Some of your subject matter or phrasing here is pretty grim. The last time you talked to PopMatters you said you’d gone from “contrary” to “angry”. Are you still angry, or is discouragement beginning to set in? Are these songs laments, or calls to action?
Sort of both. “Breaker” is certainly a call to action, even though the solution is to end. The lamenting perhaps comes from being a parent, or maybe just from getting old. There’s hope but I find most of my songs are still asking questions.


There’s a streak running through the album of distrust and even hostility towards politics, human nature, (some forms of?) religion and certainly the status quo. “Holes In Our Heads” especially seems to say that the human race is kind of irrevocably and essentially screwed. Do you see much hope to the future? Or does writing and performing that kind of song help you purge these more negative impulses?
I don’t think I’ve ever written a song “at” something. It usually starts with random thoughts and phrases that you can only assume are directed at yourself. Sometimes, just for survival, the song will shift more outward, but that doesn’t show up until it’s way out of my hands. I have hope and love for mankind, but I fear for what we are going through.

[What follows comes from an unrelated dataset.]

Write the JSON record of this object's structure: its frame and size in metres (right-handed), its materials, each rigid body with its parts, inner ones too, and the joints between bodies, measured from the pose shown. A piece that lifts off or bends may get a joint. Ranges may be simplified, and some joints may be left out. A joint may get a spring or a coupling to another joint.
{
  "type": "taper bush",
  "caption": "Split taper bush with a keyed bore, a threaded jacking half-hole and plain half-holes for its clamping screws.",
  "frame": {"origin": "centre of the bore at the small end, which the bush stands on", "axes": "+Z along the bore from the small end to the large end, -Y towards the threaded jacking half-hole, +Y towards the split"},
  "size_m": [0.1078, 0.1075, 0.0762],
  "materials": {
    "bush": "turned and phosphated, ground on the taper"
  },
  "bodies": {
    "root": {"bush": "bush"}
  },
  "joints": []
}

I think one thing that’s overlooked about your songwriting/performances is the way you can be very wry but also serious at the same time, as on the chorus of “Kids”. It seems kind of self-mocking (those damn kids!), which seems to be something you do a fair bit, but also fairly harsh. Who is a song like “Kids” aimed at, and how seriously is its point intended?
That song seems to be a looking back at one’s life while also watching someone younger go through the same things. I’m a total cliché parent. In doing so, of course I’m yelling at myself as much as the “kids”. The “damn” and “shit” come from my dad, so it’s sort of a tribute to him. A lot of the songs on the record seem to be addressing the inevitable failings of men, and sort of an apology for it all.

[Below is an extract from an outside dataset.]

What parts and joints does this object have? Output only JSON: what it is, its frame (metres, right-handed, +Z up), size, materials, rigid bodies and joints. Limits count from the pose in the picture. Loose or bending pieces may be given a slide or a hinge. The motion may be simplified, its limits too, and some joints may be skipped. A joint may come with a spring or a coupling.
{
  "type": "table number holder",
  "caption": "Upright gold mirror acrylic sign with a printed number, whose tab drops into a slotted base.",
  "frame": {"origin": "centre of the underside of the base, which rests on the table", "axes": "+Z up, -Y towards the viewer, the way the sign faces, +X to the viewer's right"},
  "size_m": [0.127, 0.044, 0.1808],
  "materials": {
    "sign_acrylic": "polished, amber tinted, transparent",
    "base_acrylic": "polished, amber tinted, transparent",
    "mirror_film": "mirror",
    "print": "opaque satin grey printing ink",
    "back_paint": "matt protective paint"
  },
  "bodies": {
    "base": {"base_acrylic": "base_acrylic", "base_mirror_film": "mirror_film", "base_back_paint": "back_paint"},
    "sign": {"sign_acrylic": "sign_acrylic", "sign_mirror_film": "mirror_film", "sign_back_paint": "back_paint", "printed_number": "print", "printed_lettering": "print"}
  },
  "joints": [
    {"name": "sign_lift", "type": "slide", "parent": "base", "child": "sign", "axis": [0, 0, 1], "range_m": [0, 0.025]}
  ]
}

How do you feel about Retribution Gospel Choir at this point? Are you planning to run both bands parallel to each other, or is one more important? Can we expect more albums and so on?
I try not to plan too far ahead and/or promise anything. Low has been very busy this last year touring after Drums and Guns, and we have plans for the rest of the year including recording ... Low works as much as Mimi and I want to work. RGC is touring now and if people seem interested, we’ll put out more.


Retribution Gospel Choir is a great, striking band/album name, but given your relatively public faith, a lot of emphasis gets put on the Gospel Choir part. Are you playing around with the public perception of your faith and your past work, or trying to focus attention on that kind of interpretation of these songs?
I like the fact that some people have to stop and check their prejudice a little when they see the name. I think it’s good to throw that in people’s faces from time to time—make ‘em mumble. I don’t think it’s any surprise to people semi-familiar with the Low stuff. The name is a bit long, in hindsight.


What kind of gospel, if any, is being preached? Are you trying to convert people, and if so to what?
The gospel of retribution—the good news that you can give back what you have taken!